When I worked at the Cornell Lab of Ornithology, I checked out the specimens in their collection. In Red Crossbills, it’s supposed to be 50-50, and sure enough, 22 of 41 Red Crossbills crossed one way, 19 the other. But in White-winged Crossbills, a much higher percentage of birds have lower bills crossing to the right than to the left—in the Cornell birds it was 32 of 46 birds, or 70 percent. This kind of ornithological trivia is a little too specialized to ever make it into the TV game Jeopardy!, but I think it’s fascinating.

Tennessee Warbler

Cape May Warbler

Bay-breasted Warbler

Some birds depend on conifers for food even though they don’t eat seeds at all.

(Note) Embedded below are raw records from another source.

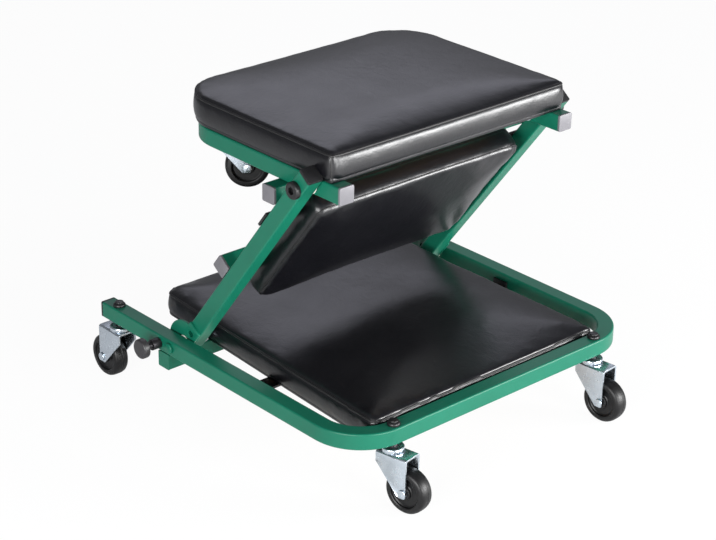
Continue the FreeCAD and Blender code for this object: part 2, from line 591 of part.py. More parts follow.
def build_middle():
    for side, word in ((-1, "left"), (1, "right")):
        arm = new_body("middle_arm_" + word, MIDDLE)
        low = "%d * middle_side - half_tube" % side
        high = "%d * middle_side + half_tube" % side
        top = "arm_span + arm_top"
        padded(arm, "XZ_Plane", low, high,
               corners=[("-half_tube", "-half_tube", "arm_end_round"),
                        (top, "-half_tube", "0"), (top, "half_tube", "0"),
                        ("-half_tube", "half_tube", "arm_end_round")])
        softened(arm, "tube_edge", lambda middle, ends, edge: abs(ends.x) > value("arm_span"))
        inner = "half_tube - tube_wall"
        cut_out(arm, "YZ_Plane", "tube_wall", top,
                corners=square("%d * middle_side" % side, "0", inner))
        holes = [("0", "0"), ("arm_span", "0")]
        if word == "left":
            holes.append(("lock_radius", "0"))
        cut_out(arm, "XZ_Plane", low, high, rings=holes, radius="bolt_radius + running_gap")
    end_plugs("middle_arm_plugs", MIDDLE, "YZ_Plane", "arm_span + arm_top", 1, "-middle_side", "0")

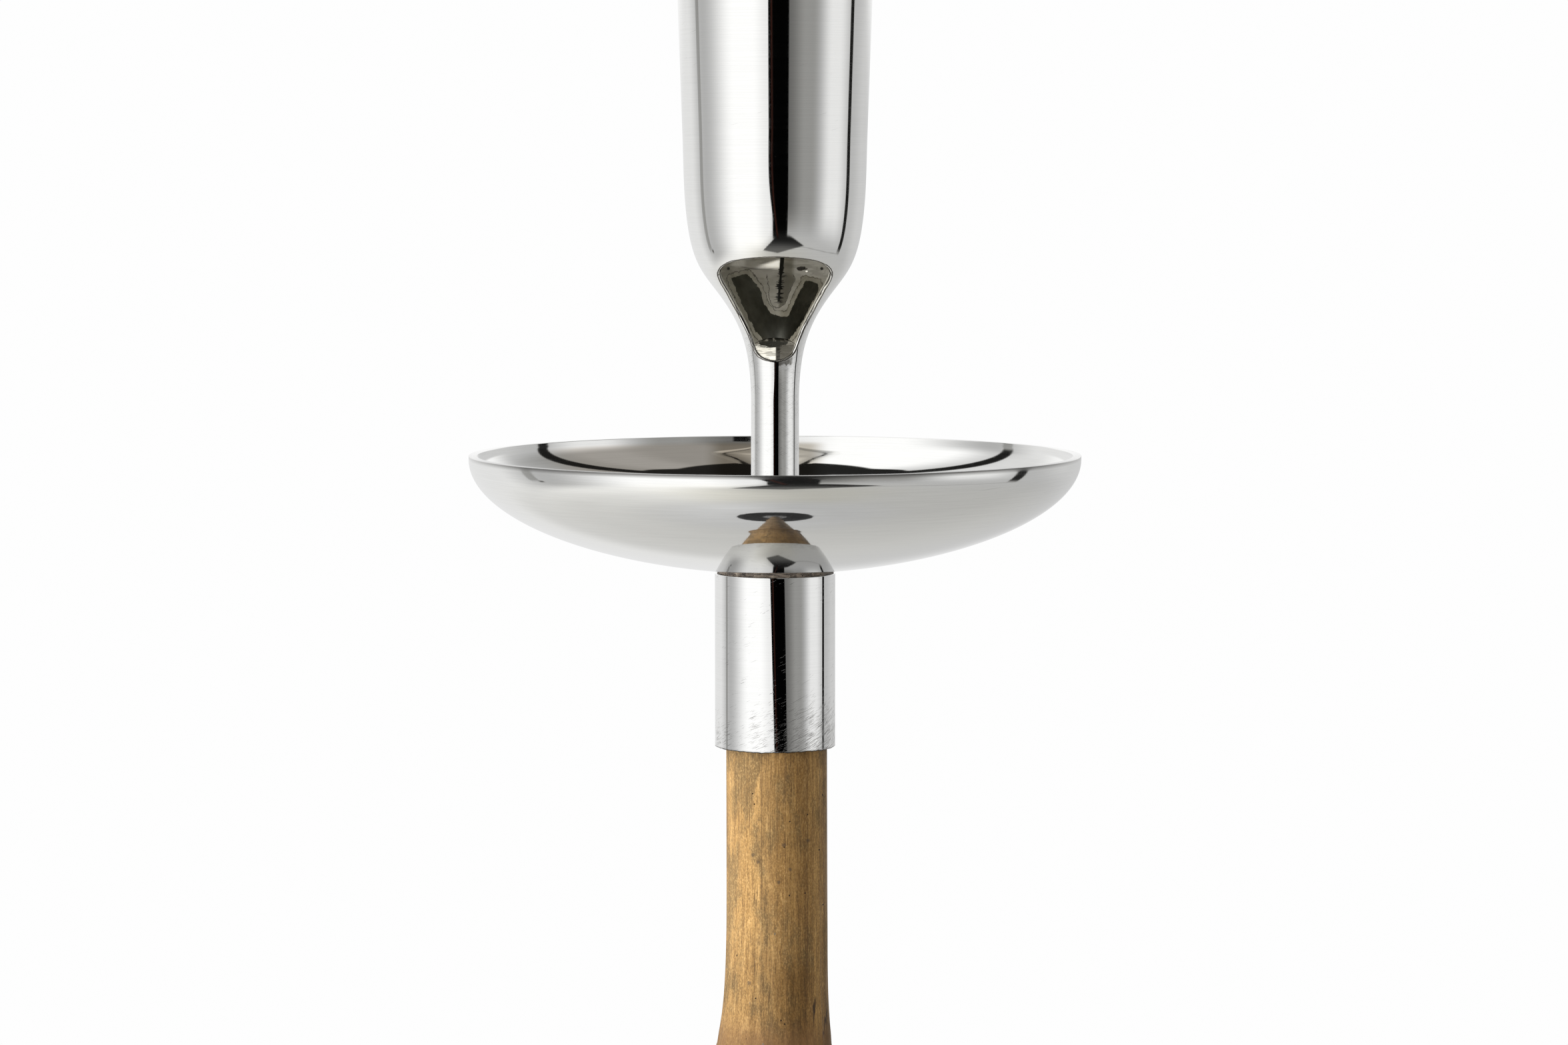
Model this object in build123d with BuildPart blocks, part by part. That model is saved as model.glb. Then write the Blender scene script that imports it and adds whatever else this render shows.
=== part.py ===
"""A tall pole candlestick: a steel cup and drip pan screwed to a bamboo pole, in a socket on a round base.

Millimetres, +Z up. The origin is the centre of the felt's underside, on the floor. The cup's window faces -Y.
The pole turns in the socket and lifts straight out of it.
The head unscrews from the ferrule on a right-hand thread.
"""

import os
from math import acos, cos, pi, sin

from build123d import *

# ---------------------------------------------------------------- driving dimensions

# base
base_radius = 142.5
base_thickness = 8.0
base_edge_round = 2.5
felt_thickness = 2.0
felt_inset = 4.0
flange_radius = 43.0
flange_thickness = 5.0
flange_edge_round = 2.0
socket_wall = 2.0
socket_height = 84.0
socket_mouth_chamfer = 0.6
socket_pad_thickness = 1.5

# countersunk screws that hold the flange on the base
screw_count = 4
screw_circle_radius = 30.0
screw_radius = 2.5
screw_head_radius = 4.9
screw_length = 11.0
screw_drive_width = 3.0
screw_drive_depth = 2.0
tap_runout = 1.0

# pole
pole_length = 1045.5
culm_top_radius = 12.7
culm_middle_radius = 11.9
culm_foot_radius = 12.2
culm_bore_radius = 6.5
diaphragm_thickness = 5.0
diaphragm_hole_radius = 3.0
internode_lengths = (302.0, 309.0, 306.4)
node_ring_height = 3.3
dowel_length = 60.0
foot_wall = 1.6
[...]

Tennessee, Cape May, and Bay-breasted Warblers feed voraciously on an insect that feeds on spruce and fir needles in northern forests: spruce budworm. 

photo by Jerald E. Dewey, USDA Forest Service, http://www.forestryimages.org/browse/detail.cfm?imgnum=2252020

This moth larva, considered a serious pest by foresters, is so important for these birds when feeding young that their populations fluctuate with spruce budworm population cycles. Evening Grosbeaks also depend heavily on spruce budworms for feeding their nestlings.  

 Evening Grosbeak

The more I learn about the fascinating connections between birds and plants, the richer my world becomes.